Week 2: Inventory arrives. Photograph everything. Write descriptions. List your first 10–15 items on Etsy. Post on Instagram daily — behind-the-scenes content works well here.
Week 3: Keep posting. Engage with other crystal accounts on Instagram (leave genuine comments, not emoji spam). Consider sending 2–3 small pieces to micro-influencers (under 5,000 followers) in exchange for a shoutout.
Week 4: Evaluate. Which items are getting views? Which are getting saves? Adjust your photography and descriptions based on what is working. If you have made a few sales, ask those customers for reviews — Etsy reviews are gold for a new shop.
Scaling beyond $500
Once you have made your first $300–500 in revenue, reinvest it. Buy more inventory. Upgrade your packaging. Try a small Instagram ad ($20–30 can reach a few thousand people if your targeting is right).

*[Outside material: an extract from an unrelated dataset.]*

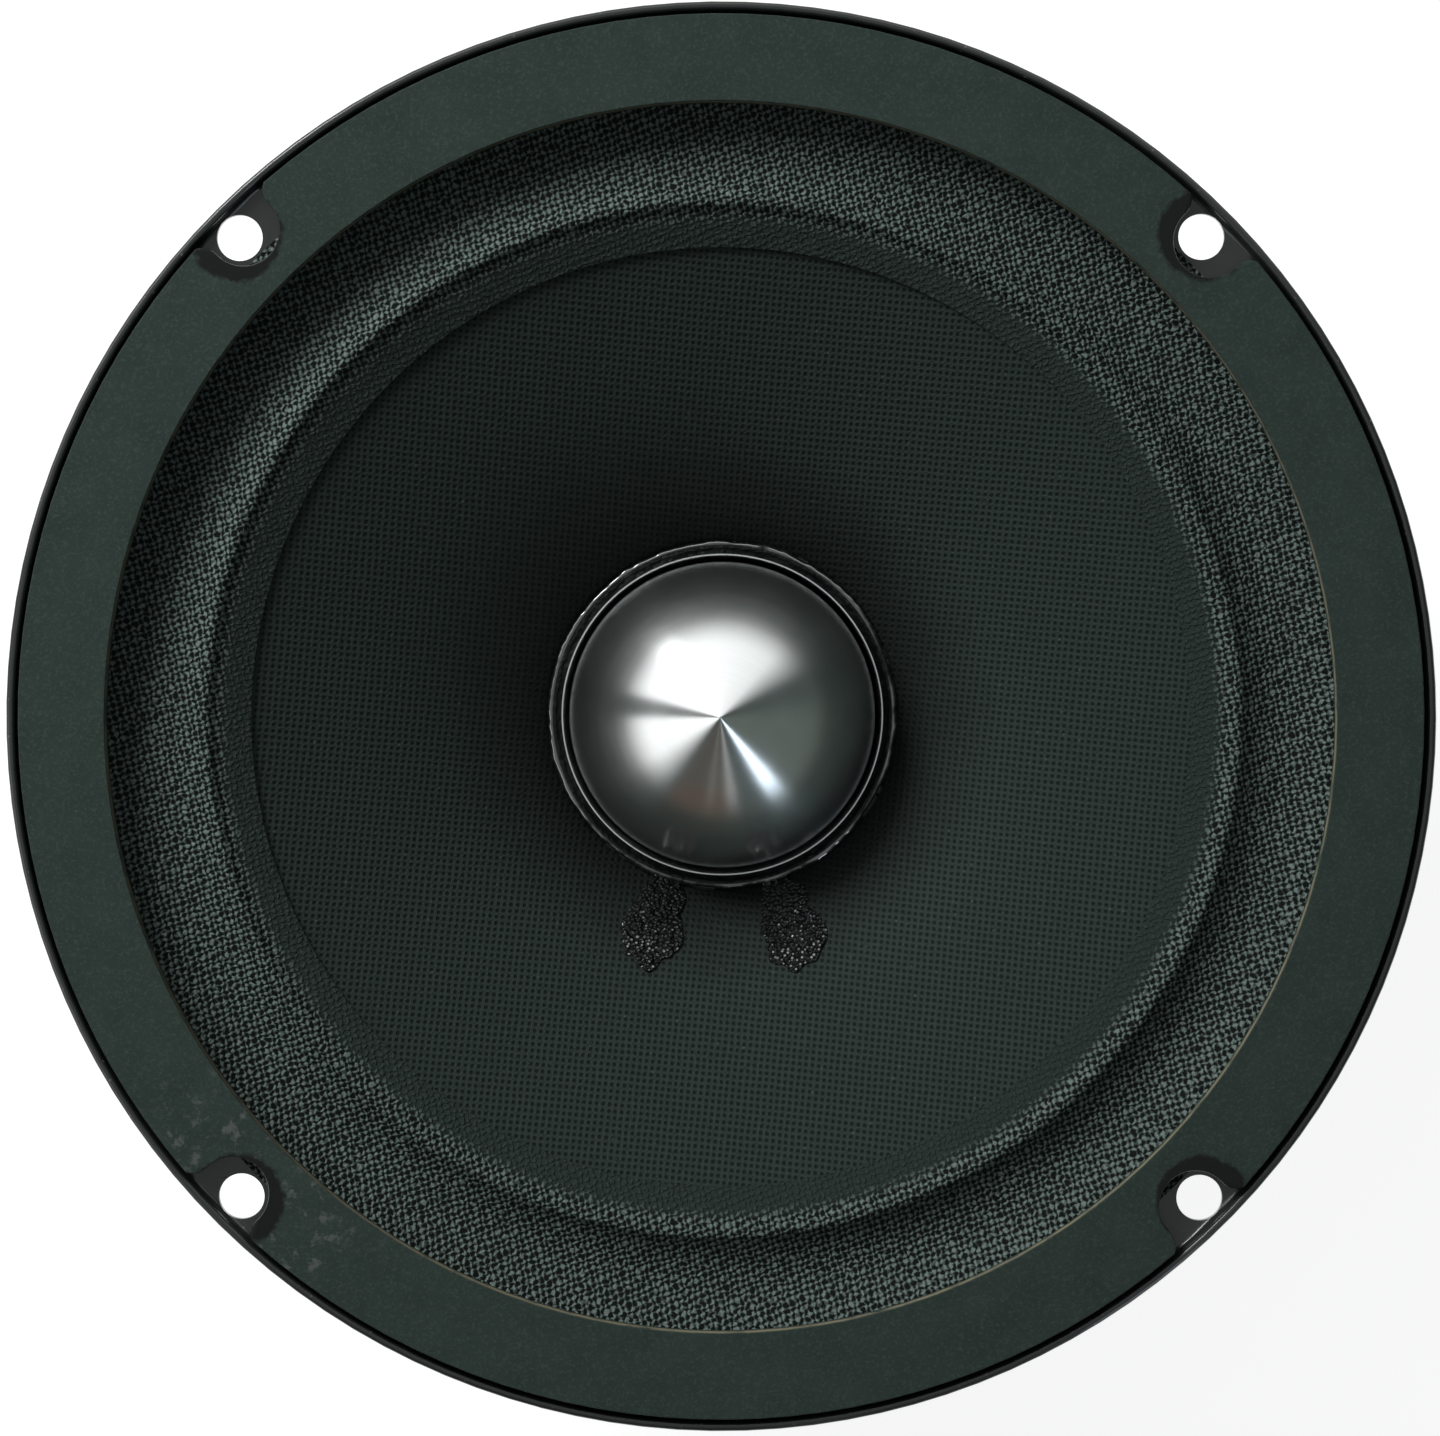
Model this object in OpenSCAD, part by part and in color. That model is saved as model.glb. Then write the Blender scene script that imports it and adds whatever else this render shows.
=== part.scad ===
// Midrange loudspeaker driver with a pressed steel basket, cloth edge and a fixed bullet in the middle.
// The origin is on the axis, in the flange's rear seating face. +Z points out of the front.

/* [Flange] */
// Outer diameter of the flange
flange_d = 165; // [130:1:210]
// Distance of the bolt holes' centres from the flange's outer edge
bolt_edge = 4; // [3.8:0.1:5]
// Diameter of the bolt holes
bolt_hole_d = 5.3; // [4:0.1:6]
// How far the two locating corners stand out of the round outline
corner_proud = 0.8; // [0.2:0.1:1.5]
// Height of the turned-up lip above the seating face
lip_h = 2.8; // [2:0.1:4]

/* [Basket] */
// Thickness of the basket's steel sheet
sheet_t = 1; // [0.8:0.1:1.3]
// Depth from the seating face to the top plate
basket_depth = 40; // [32:0.5:52]
// Depth of the plain round wall behind the flange
wall_h = 11; // [7:0.5:14]
// Height of the spider's landing above the top plate
landing_h = 11; // [8.5:0.5:14]
// Number of arms between the windows
arm_count = 6; // [4:1:8]
// Width of one arm
arm_w = 13; // [10:0.5:16]

/* [Gasket] */
// Radial width of the fibre gasket
gasket_w = 10; // [8:0.1:12]
// Thickness of the gasket
gasket_t = 2.5; // [1.5:0.1:4]
// Radius of the gasket's notches round the bolt holes
notch_r = 4.2; // [3.8:0.1:5]
// Angle by which the gasket was glued on out of line with the holes
gasket_turn = -0.75; // [-1:0.05:0.5]

/* [Cone and edge] */
// Thickness of the cone
cone_t = 0.8; // [0.5:0.05:1.2]
// Thickness of the cloth edge
cloth_t = 0.5; // [0.3:0.05:0.7]
// Radial width of the edge's valley, from the gasket to the crest
valley_w = 11.2; // [9:0.1:14]
// Depth of the valley below the cloth's glued rim
valley_d = 3.45; // [2.5:0.05:4.5]
// Width of the band by which the cloth is glued to the cone
bond_w = 3.7; // [2.5:0.1:5]

/* [Voice coil] */
// Inner diameter of the voice coil former
coil_d = 38.6; // [32:0.1:46]
// Thickness of the former
former_t = 0.2; // [0.15:0.05:0.3]
// Height of the winding
winding_h = 11; // [8:0.5:14]
// Radial thickness of the winding
winding_t = 0.5; // [0.3:0.05:0.6]

/* [Spider] */
// Outer diameter of the spider
spider_d = 87; // [78:0.5:92]
// Thickness of the spider's cloth
spider_t = 0.4; // [0.3:0.05:0.6]
// Number of the spider's corrugations
spider_rolls = 5; // [3:1:7]
// Height of one corrugation above the spider's middle plane
roll_h = 1.1; // [0.6:0.1:1.5]

/* [Magnet] */
// Outer diameter of the ferrite ring
magnet_d = 100; // [90:1:120]
// Thickness of the ferrite ring
magnet_h = 15; // [12:0.5:20]
// Outer diameter of both steel plates
plate_d = 90; // [86:1:110]
// Thickness of both steel plates
plate_t = 6; // [5:0.5:8]

/* [Bullet] */
// Gap between the bullet and the inside of the former
bullet_gap = 0.8; // [0.6:0.1:3]
// Slope of the bullet's pointed tip, in degrees
tip_slope = 25; // [15:1:30]
// Share of the bullet's radius that the pointed tip covers
tip_share = 0.42; // [0.3:0.02:0.6]
// Depth of the bullet's tip behind the seating face
tip_depth = 2; // [0:0.5:6]
// Diameter of the screw that holds the bullet
screw_d = 6; // [5:0.5:6]

/* [Terminals] */
// Width of the positive blade
blade_plus_w = 4.8; // [4:0.1:6.3]
// Width of the negative blade
blade_minus_w = 2.8; // [2:0.1:4]
// Length of each blade
blade_l = 8; // [6:0.5:9]
// Angle of the two leads on either side of the terminal arm
lead_turn = 18; // [16:0.5:22]

/* [Hidden] */
$fn = 96;

// Small distances that keep pieces apart, and overlaps that make a cut clean.
eps = 0.1;
gasket_gap = 0.6;
pole_gap = 0.4;
plate_gap = 0.45;
glue_gap = 0.2;
hole_gap = 0.1;

// Flange, from the outer edge inwards.
flange_r = flange_d / 2;
lip_w = sheet_t;
bolt_r = flange_r - bolt_edge;
bolt_turns = [45 : 90 : 315];
corner_turns = [45, 225];
gasket_or = flange_r - lip_w - gasket_gap;
gasket_ir = gasket_or - gasket_w;
gasket_z = sheet_t + cloth_t;
wall_r = gasket_ir + 1.1;
bend_r = 1.2;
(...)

By month three or four, you should have a sense of what sells and what does not. Double down on your bestsellers. Cut the slow movers. Start building an email list — even a simple Google Form where people can sign up for "new drops and exclusive pieces" works at the beginning.
The crystal market is crowded. No question about it. But it is also growing — the global crystal and gemstone market was valued at roughly $2.8 billion in 2024 and is projected to keep expanding through 2030. There is room for small, focused sellers who do things differently. Better photos, better descriptions, better customer experience. That is how you compete, and it does not require a big budget. It requires attention to detail and consistency.
Starting with $500 is not glamorous. You will make mistakes. Some of your inventory will not sell. You will spend an embarrassing amount of time trying to get the right photo angle on a piece of rose quartz. That is normal. The sellers who make it are the ones who keep showing up, keep learning, and keep reinvesting what they earn. $500 is enough to start. Whether it is enough to succeed depends entirely on what you do next.